Copy nothing but the lines below running from the line containing "RadiusArc(fillet_foot, shoulder_start, under_head_fillet)" through the line containing "depsgraph = bpy.context.evaluated_depsgraph_get()", both end lines included.

--- Data excerpts ---

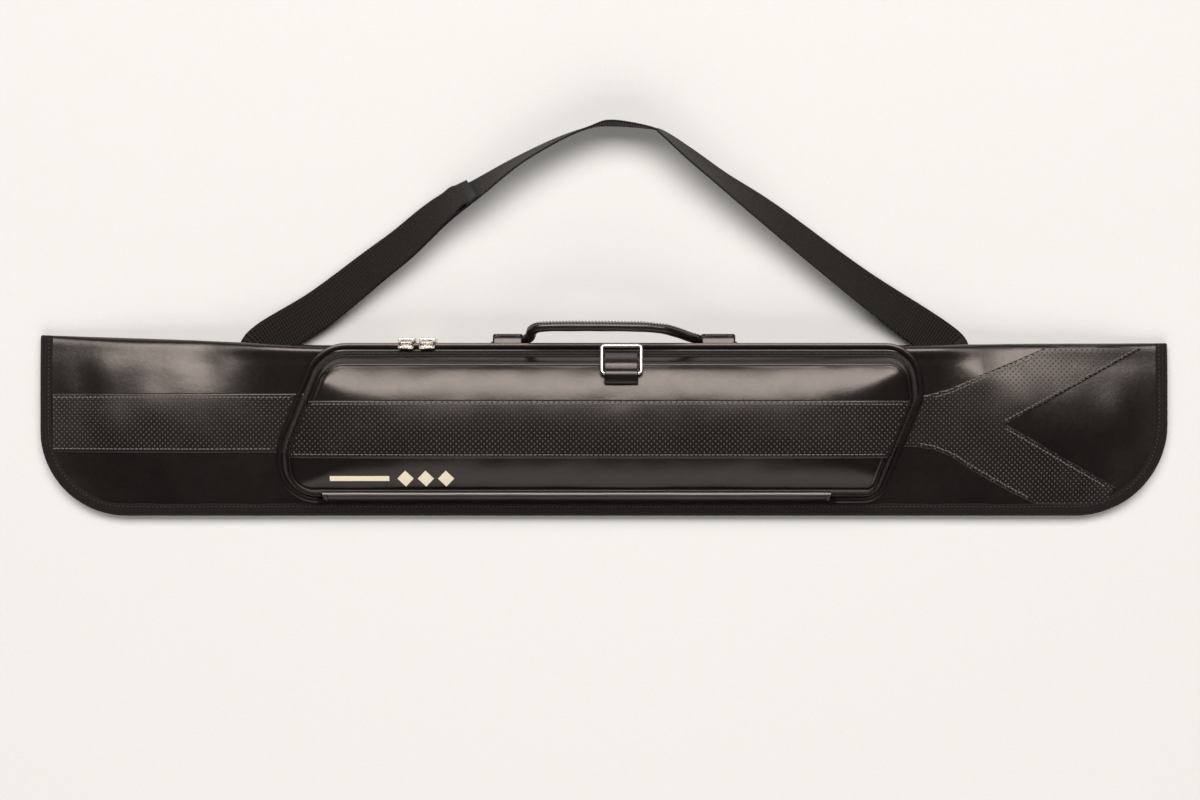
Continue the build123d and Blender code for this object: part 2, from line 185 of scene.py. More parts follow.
def stitchRow(path, outward, pitch=3.2, length=2.3, wide=0.42, proud=0.25, closed=False):
    # verts and faces of a row of thread stitches lying on a path; outward is the surface normal there
    path = resample(path, 0.4, closed)
    normals = np.asarray(outward(path), dtype=float)
    tangent = frames(path)
    across = np.cross(tangent, normals)
    across /= np.maximum(np.linalg.norm(across, axis=1, keepdims=True), 1e-9)
    half = max(1, int(length / 0.4 / 2))
    verts, faces = [], []
    lift = [-0.15, 0.75, 1.0, 0.75, -0.15]
    for mid in range(half + 1, len(path) - half - 1, max(1, int(pitch / 0.4))):
        start = len(verts)
        for k, high in zip(np.linspace(-half, half, 5), lift):
            i = int(mid + k)
            size = 0.55 if high < 0 else 1.0
            for a in range(6):
                turn = a * pi / 3
                verts.append(path[i] + across[i] * cos(turn) * wide * size
                             + normals[i] * (sin(turn) * wide * 0.8 * size + proud * high))
        for ring in range(4):
            for a in range(6):
                b = (a + 1) % 6
                faces.append((start + ring * 6 + a, start + ring * 6 + b, start + ring * 6 + 6 + b,
                              start + ring * 6 + 6 + a))
        faces.append(tuple(start + a for a in reversed(range(6))))
        faces.append(tuple(start + 24 + a for a in range(6)))
    return verts, faces


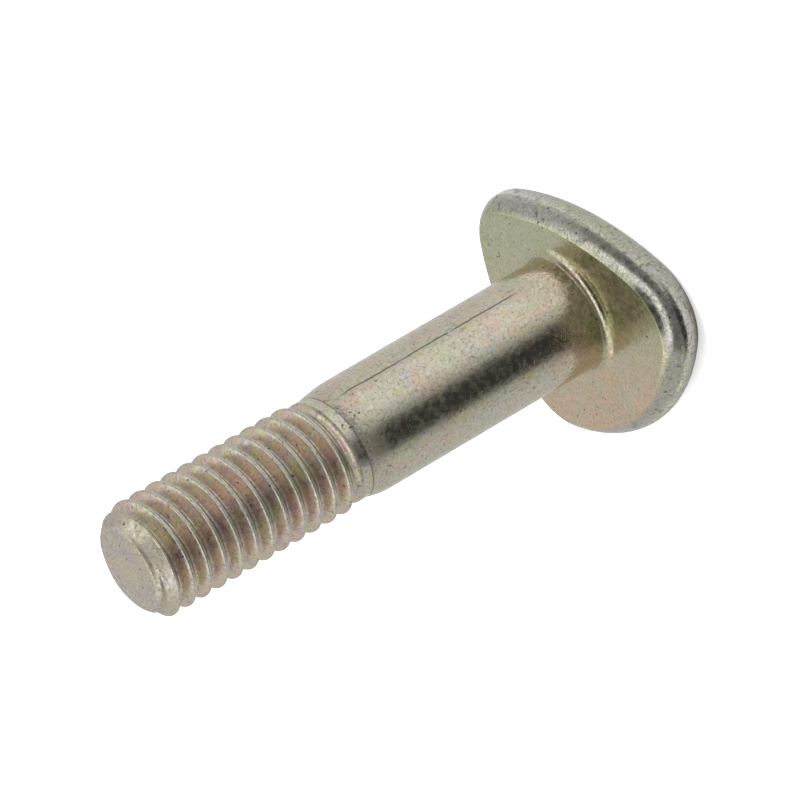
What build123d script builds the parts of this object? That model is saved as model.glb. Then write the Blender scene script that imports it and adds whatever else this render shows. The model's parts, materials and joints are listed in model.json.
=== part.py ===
"""Shoulder bolt: a three-sided head, a plain shoulder, a short neck and a threaded end, in one piece.

Millimetres. The bolt stands on its head: Z = 0 is the flat top of the head, and +Z runs along the
axis to the threaded tip. The head's nearest side faces +X.
"""

import os
from math import cos, radians, sin, tan

from build123d import *

# Head, seen along the axis: three bowed sides joined by rounded corners. Each side has the
# direction it faces, its distance from the axis and the radius of its bow, at the widest outline.
near_side_facing = 0.0
near_side_distance = 7.0
near_side_bow = 22.5
left_side_facing = 101.0
left_side_distance = 9.2
left_side_bow = 19.0
right_side_facing = -139.0
right_side_distance = 9.0
right_side_bow = 15.5
head_corner_radius = 4.5

# Head, seen from the side: two flat faces, with a half-round rim that bulges out between them.
head_thickness = 2.9
rim_bulge = 0.95
under_head_fillet = 0.8

# Shank. The lengths are measured from the head's bearing face.
shoulder_diameter = 7.9
shoulder_length = 17.4
length_under_head = 35.8

# Neck: the shoulder rounds down to it, and the thread runs out of it.
neck_diameter = 7.34
neck_rounding_length = 2.0
neck_length = 0.6
thread_runout_length = 1.9

# Thread. The solid carries the thread's outer envelope.
thread_diameter = 7.82
tip_diameter = 5.7
tip_chamfer_angle = 45.0

shoulder_radius = shoulder_diameter / 2
neck_radius = neck_diameter / 2
thread_radius = thread_diameter / 2
tip_radius = tip_diameter / 2

bearing_face_z = head_thickness
shoulder_end_z = bearing_face_z + shoulder_length
neck_start_z = shoulder_end_z + neck_rounding_length
neck_end_z = neck_start_z + neck_length
thread_start_z = neck_end_z + thread_runout_length
tip_z = bearing_face_z + length_under_head
tip_chamfer_length = (thread_radius - tip_radius) / tan(radians(tip_chamfer_angle))


def bowed_side(facing, distance, bow):
    """Centre and radius of the large circle whose near edge is one side of the head."""
    reach = distance - bow
    centre = (reach * cos(radians(facing)), reach * sin(radians(facing)))
    return centre, bow


head_sides = [
    bowed_side(near_side_facing, near_side_distance, near_side_bow),
    bowed_side(left_side_facing, left_side_distance, left_side_bow),
    bowed_side(right_side_facing, right_side_distance, right_side_bow),
]

# Widest outline of the head, halfway up its rim.
with BuildSketch(Plane.XY) as head_outline:
    for number, (centre, bow_radius) in enumerate(head_sides):
        with Locations(centre):
            Circle(bow_radius, mode=Mode.INTERSECT if number else Mode.ADD)
    fillet(head_outline.vertices(), head_corner_radius)

# Outline of the flat faces, which lies inside it by the bulge of the rim.
with BuildSketch(Plane.XY) as face_outline:
    add(head_outline.sketch)
    offset(amount=-rim_bulge, mode=Mode.REPLACE)

# Half-ellipse section of the rim, standing on the outline of the flat faces.
rim_path = face_outline.wire()
rim_plane = Plane(origin=rim_path @ 0, x_dir=(rim_path % 0).cross(Vector(0, 0, 1)), z_dir=-(rim_path % 0))
with BuildSketch(rim_plane) as rim_section:
    with Locations((0, head_thickness / 2)):
        Ellipse(rim_bulge, head_thickness / 2)

with BuildPart() as shoulder_bolt:
    # Head between its two flat faces, and the rim swept around it.
    add(face_outline.sketch)
    extrude(amount=head_thickness)
    sweep(rim_section.sketch, path=rim_path)

    # Shank turned in one profile: fillet, shoulder, neck, thread envelope and chamfered tip.
    with BuildSketch(Plane.XZ):
        with BuildLine():
            fillet_foot = (shoulder_radius + under_head_fillet, bearing_face_z)
            shoulder_start = (shoulder_radius, bearing_face_z + under_head_fillet)
            shoulder_end = (shoulder_radius, shoulder_end_z)
            neck_start = (neck_radius, neck_start_z)
            Polyline((0, 0), (fillet_foot[0], 0), fillet_foot)
            RadiusArc(fillet_foot, shoulder_start, under_head_fillet)
            Line(shoulder_start, shoulder_end)
            TangentArc(shoulder_end, neck_start, tangent=(0, 1))
            Polyline(
                neck_start,
                (neck_radius, neck_end_z),
                (thread_radius, thread_start_z),
                (thread_radius, tip_z - tip_chamfer_length),
                (tip_radius, tip_z),
                (0, tip_z),
                (0, 0),
            )
        make_face()
    revolve(axis=Axis.Z)

shoulder_bolt.part.label = "shoulder_bolt"
os.makedirs("parts", exist_ok=True)
export_step(shoulder_bolt.part, "parts/shoulder_bolt.step")
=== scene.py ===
"""The shoulder bolt as it looks: helical thread, swept rim, and pale yellow passivated zinc plate.

Metres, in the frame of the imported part: the bolt stands on its head at Z = 0 and its tip points up.
Sizes are written in millimetres, and turned into metres where a mesh or a material uses them.
"""

import json
from math import asin, atan2, cos, hypot, pi, radians, sin, tan

import bpy
import numpy as np
from mathutils import Matrix, Vector


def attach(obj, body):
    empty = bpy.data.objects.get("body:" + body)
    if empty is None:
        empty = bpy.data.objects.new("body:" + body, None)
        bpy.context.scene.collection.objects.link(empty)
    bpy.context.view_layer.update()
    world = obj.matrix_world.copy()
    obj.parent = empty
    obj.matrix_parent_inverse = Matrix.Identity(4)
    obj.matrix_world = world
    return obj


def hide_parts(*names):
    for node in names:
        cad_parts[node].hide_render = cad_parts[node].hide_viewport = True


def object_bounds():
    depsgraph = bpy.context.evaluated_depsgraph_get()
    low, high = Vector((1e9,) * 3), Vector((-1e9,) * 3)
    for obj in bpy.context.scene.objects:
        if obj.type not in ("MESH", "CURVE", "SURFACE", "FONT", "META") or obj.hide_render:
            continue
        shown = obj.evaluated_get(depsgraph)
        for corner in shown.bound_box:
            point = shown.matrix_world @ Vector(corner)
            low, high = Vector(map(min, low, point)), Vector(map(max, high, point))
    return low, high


MM = 0.001

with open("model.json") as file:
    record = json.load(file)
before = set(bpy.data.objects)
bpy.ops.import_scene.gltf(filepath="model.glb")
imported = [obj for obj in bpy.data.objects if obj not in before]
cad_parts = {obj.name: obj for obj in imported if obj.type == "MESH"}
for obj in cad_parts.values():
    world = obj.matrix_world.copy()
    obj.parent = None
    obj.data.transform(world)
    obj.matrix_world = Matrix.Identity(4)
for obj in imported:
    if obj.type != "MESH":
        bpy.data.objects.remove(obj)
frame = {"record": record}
cad_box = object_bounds()
mounts = {mount["name"]: mount for mount in frame["record"]["mounts"]}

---

Full output:
            RadiusArc(fillet_foot, shoulder_start, under_head_fillet)
            Line(shoulder_start, shoulder_end)
            TangentArc(shoulder_end, neck_start, tangent=(0, 1))
            Polyline(
                neck_start,
                (neck_radius, neck_end_z),
                (thread_radius, thread_start_z),
                (thread_radius, tip_z - tip_chamfer_length),
                (tip_radius, tip_z),
                (0, tip_z),
                (0, 0),
            )
        make_face()
    revolve(axis=Axis.Z)

shoulder_bolt.part.label = "shoulder_bolt"
os.makedirs("parts", exist_ok=True)
export_step(shoulder_bolt.part, "parts/shoulder_bolt.step")
=== scene.py ===
"""The shoulder bolt as it looks: helical thread, swept rim, and pale yellow passivated zinc plate.

Metres, in the frame of the imported part: the bolt stands on its head at Z = 0 and its tip points up.
Sizes are written in millimetres, and turned into metres where a mesh or a material uses them.
"""

import json
from math import asin, atan2, cos, hypot, pi, radians, sin, tan

import bpy
import numpy as np
from mathutils import Matrix, Vector


def attach(obj, body):
    empty = bpy.data.objects.get("body:" + body)
    if empty is None:
        empty = bpy.data.objects.new("body:" + body, None)
        bpy.context.scene.collection.objects.link(empty)
    bpy.context.view_layer.update()
    world = obj.matrix_world.copy()
    obj.parent = empty
    obj.matrix_parent_inverse = Matrix.Identity(4)
    obj.matrix_world = world
    return obj


def hide_parts(*names):
    for node in names:
        cad_parts[node].hide_render = cad_parts[node].hide_viewport = True


def object_bounds():
    depsgraph = bpy.context.evaluated_depsgraph_get()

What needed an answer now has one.